- **EXERCISE BRIEF**
State the number of lines where "JSON" appears. Add nothing else.

------------------------------

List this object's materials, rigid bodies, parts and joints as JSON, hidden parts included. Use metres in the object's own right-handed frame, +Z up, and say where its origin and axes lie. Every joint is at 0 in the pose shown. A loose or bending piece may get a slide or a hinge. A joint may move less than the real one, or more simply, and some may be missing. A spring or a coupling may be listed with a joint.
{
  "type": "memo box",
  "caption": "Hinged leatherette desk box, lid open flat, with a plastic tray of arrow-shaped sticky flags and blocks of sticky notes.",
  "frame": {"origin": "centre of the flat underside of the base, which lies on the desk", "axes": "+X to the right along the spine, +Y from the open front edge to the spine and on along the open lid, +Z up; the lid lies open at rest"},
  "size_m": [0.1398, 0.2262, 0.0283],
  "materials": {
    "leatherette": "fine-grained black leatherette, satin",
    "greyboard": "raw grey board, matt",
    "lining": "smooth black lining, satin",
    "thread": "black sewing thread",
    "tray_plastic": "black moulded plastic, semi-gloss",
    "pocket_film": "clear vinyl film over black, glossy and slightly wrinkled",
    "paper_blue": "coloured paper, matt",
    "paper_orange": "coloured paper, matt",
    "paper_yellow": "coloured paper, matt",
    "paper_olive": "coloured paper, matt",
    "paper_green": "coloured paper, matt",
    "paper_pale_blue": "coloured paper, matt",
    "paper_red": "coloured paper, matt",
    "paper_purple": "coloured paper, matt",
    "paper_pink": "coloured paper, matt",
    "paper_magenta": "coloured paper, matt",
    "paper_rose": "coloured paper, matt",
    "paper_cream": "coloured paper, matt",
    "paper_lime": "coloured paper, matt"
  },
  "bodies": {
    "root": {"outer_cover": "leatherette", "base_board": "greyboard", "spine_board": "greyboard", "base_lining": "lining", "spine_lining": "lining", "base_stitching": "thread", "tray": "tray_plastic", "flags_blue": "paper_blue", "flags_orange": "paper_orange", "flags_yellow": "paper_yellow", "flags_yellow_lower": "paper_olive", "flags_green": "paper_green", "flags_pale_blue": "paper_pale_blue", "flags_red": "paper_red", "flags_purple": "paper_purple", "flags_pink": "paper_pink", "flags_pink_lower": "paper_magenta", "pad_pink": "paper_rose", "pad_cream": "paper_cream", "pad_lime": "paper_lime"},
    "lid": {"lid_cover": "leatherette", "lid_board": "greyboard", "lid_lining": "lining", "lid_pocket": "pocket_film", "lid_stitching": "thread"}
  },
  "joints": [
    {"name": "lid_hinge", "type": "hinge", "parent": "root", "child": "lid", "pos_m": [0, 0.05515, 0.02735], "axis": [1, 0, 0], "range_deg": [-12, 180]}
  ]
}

------------------------------

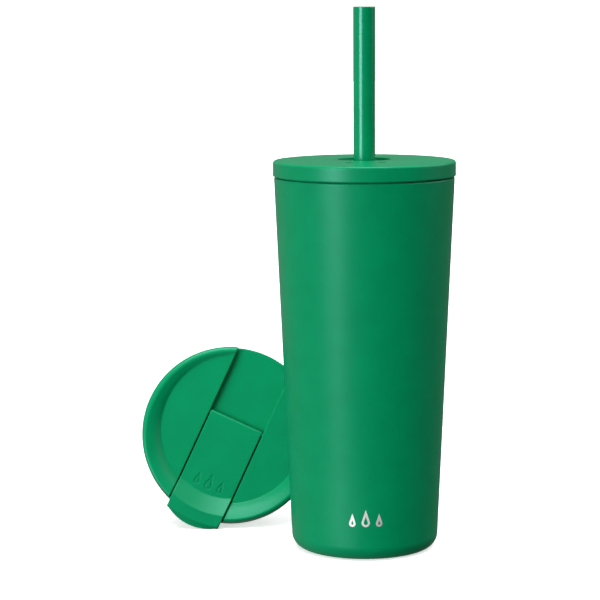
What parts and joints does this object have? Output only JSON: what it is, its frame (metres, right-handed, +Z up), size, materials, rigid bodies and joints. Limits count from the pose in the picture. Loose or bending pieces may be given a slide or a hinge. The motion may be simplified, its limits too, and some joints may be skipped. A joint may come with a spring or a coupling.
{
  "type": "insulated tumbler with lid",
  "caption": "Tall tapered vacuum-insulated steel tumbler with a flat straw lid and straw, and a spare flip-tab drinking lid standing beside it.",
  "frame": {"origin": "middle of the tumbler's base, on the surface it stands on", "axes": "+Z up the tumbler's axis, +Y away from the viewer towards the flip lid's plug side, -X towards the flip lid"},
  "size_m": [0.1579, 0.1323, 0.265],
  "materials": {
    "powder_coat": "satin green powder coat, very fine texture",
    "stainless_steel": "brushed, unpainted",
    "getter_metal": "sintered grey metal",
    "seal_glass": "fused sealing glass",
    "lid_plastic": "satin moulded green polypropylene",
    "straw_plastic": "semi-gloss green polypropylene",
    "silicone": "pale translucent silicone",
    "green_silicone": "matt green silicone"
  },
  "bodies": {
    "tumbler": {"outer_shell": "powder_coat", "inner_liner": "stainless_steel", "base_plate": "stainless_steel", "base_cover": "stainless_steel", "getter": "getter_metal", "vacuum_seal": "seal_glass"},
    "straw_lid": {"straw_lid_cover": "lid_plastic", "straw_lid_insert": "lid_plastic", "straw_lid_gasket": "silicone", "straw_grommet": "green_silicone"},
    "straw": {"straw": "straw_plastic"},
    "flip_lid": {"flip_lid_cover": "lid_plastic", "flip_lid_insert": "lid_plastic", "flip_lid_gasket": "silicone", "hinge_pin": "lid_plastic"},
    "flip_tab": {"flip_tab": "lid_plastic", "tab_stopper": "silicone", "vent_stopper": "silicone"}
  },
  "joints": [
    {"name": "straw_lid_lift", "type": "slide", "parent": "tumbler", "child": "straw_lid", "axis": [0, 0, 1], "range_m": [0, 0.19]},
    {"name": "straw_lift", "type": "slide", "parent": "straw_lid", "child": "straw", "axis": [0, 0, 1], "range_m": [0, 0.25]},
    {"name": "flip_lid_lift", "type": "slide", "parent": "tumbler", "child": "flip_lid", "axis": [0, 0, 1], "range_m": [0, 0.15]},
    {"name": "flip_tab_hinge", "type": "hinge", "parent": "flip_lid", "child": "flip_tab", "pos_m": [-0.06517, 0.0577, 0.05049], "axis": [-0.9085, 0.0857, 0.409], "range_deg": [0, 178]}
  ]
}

------------------------------

- **EXERCISE RESULT**
2